A timely intervention, you could say, in the heated arguments of the Scottish referendum. Not because it has anything useful to say about the pound or border controls, it's much too subtle for that. But it is a reminder of how powerfully our north has shaped all the national identities of the United Kingdom – English, Scottish and Welsh. That is always a helpful corrective in England, where the default cultural tendency has always been to look south to Italy, Greece and France – or west to the US. That is paralleled by the UK's internal geography which, over the last century, seems to have shrunk to a dangerous concentration on the south-east – its landscapes, its coast and its city So three cheers for an exhibition dominated by maps and photos of northern seas and lands.

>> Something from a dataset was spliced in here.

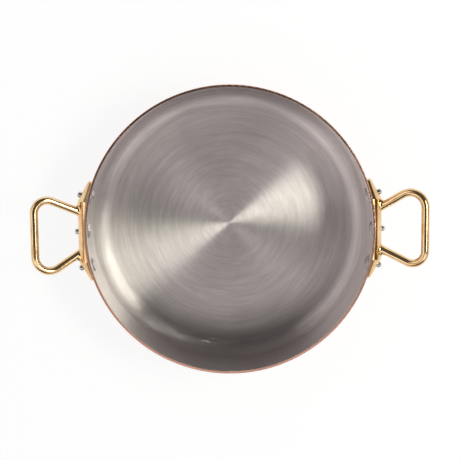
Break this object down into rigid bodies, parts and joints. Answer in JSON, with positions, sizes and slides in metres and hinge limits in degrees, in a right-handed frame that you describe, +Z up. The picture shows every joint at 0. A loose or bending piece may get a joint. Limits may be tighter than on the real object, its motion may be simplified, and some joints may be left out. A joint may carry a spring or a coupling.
{
  "type": "two-handled pan",
  "caption": "Wide round copper pan lined with brushed stainless steel, with a cast brass loop handle riveted to the wall on either side.",
  "frame": {"origin": "the middle of the underside, on the surface that the pan stands on", "axes": "+Z up, +X to the right handle, +Y to the top of the picture"},
  "size_m": [0.387, 0.285, 0.0835],
  "materials": {
    "copper": "copper, polished outside, with a bare rim edge",
    "brushed_lining": "stainless steel brushed in rings round the middle",
    "polished_brass": "cast brass, polished bright",
    "rivet_steel": "stainless steel, satin"
  },
  "bodies": {
    "root": {"copper_body": "copper", "steel_lining": "brushed_lining", "handle_left": "polished_brass", "handle_right": "polished_brass", "rivet_left_rear": "rivet_steel", "rivet_left_middle": "rivet_steel", "rivet_left_front": "rivet_steel", "rivet_right_rear": "rivet_steel", "rivet_right_middle": "rivet_steel", "rivet_right_front": "rivet_steel"}
  },
  "joints": []
}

But the intervention is not just about compass correctives. The Vikings were "sea-borne businessmen whose principle interest was slave trading", as one reviewer summed it up. The similarities with the British empire are striking. Both used the sea to travel huge distances, testimony to the thirst for adventure and expansion. The Vikings' travels took them to Afghanistan, Constantinople and Newfoundland. They were not ones to build monuments; instead, they took weighing scales with them and ingot moulds to melt down spare ecclesiastical treasures. Much like their British descendants, they traded and pillaged but didn't leave much behind.

Scotland traces much to the Vikings – they ruled the Orkneys and Western Isles until well into the Middle Ages – and that imperial adventuring barely paused before its next chapter of tobacco and slave trading was launched in North America, the West Indies and beyond. Scotland made a disproportionate contribution to the British empire, that joint project which has done more than anything else to bind England and Scotland together.

Auden always maintained, "One must have a proper moral sense about the points of the compass; North must seem the 'good' direction, the way towards the heroic adventures." Without the north, what happens to England? Does it sink into stagnant complacency? And even more pressing and pertinent, what does nation mean in these multi-ethnic global networks of trade and war?

Alongside the questions and the reminders of shared histories, the exhibition goes further – and the reviewers have been outraged. It resolutely refuses to endorse the mythologising of the Vikings which has been a staple of the British imagination. For generations of children, the Vikings have been both wild savages (thanks to Anglo Saxon monastic chroniclers, and Horrible Histories) and emblematic of mythical forces, thanks to Tolkien and Pullman. There is probably a fascinating thesis somewhere on the role of Vikings in forging British middle-class masculine identity (the outraged reviewers were male). Instead, the British Museum offers something far more prosaic. There is even a photo of a mass grave after a defeat of these famed warriors; they were no more aggressive or successful than their contemporaries. The delicacy of the jewellery, combs, and even a tiny gold scoop for ear wax, suggest a role for women which was more than just warm bed mates.

So how is this subversion? For starters, it's revising and re-examining the old myths which underlie and sustain national identities. But more importantly, the museum's exhibitions keep surfacing the "incorrigible plurality" – as the poet Louis MacNeice put it – of human beings and how that manifests in the communities, nation states and empires they build. This is neither a vote yes or no on 18 September, but it is a refreshing widening of the mind to re-imagine our identities and relationships well beyond the UK.

Linda Colley concluded her BBC Radio 4 Acts of Union and Disunion series by calling for "new constitutive ideas for a new kind of union". The British Museum is offering just that. It was, after all, one of the first institutions to be named British, and has a director who as a Scottish unionist has a keen personal stake. Later this year its focus moves to Germany. Next year it is the Celts. All three speak of intimate relations, uncertain boundaries and ambiguous legacies, and all feed the much-needed new ideas for a new kind of union.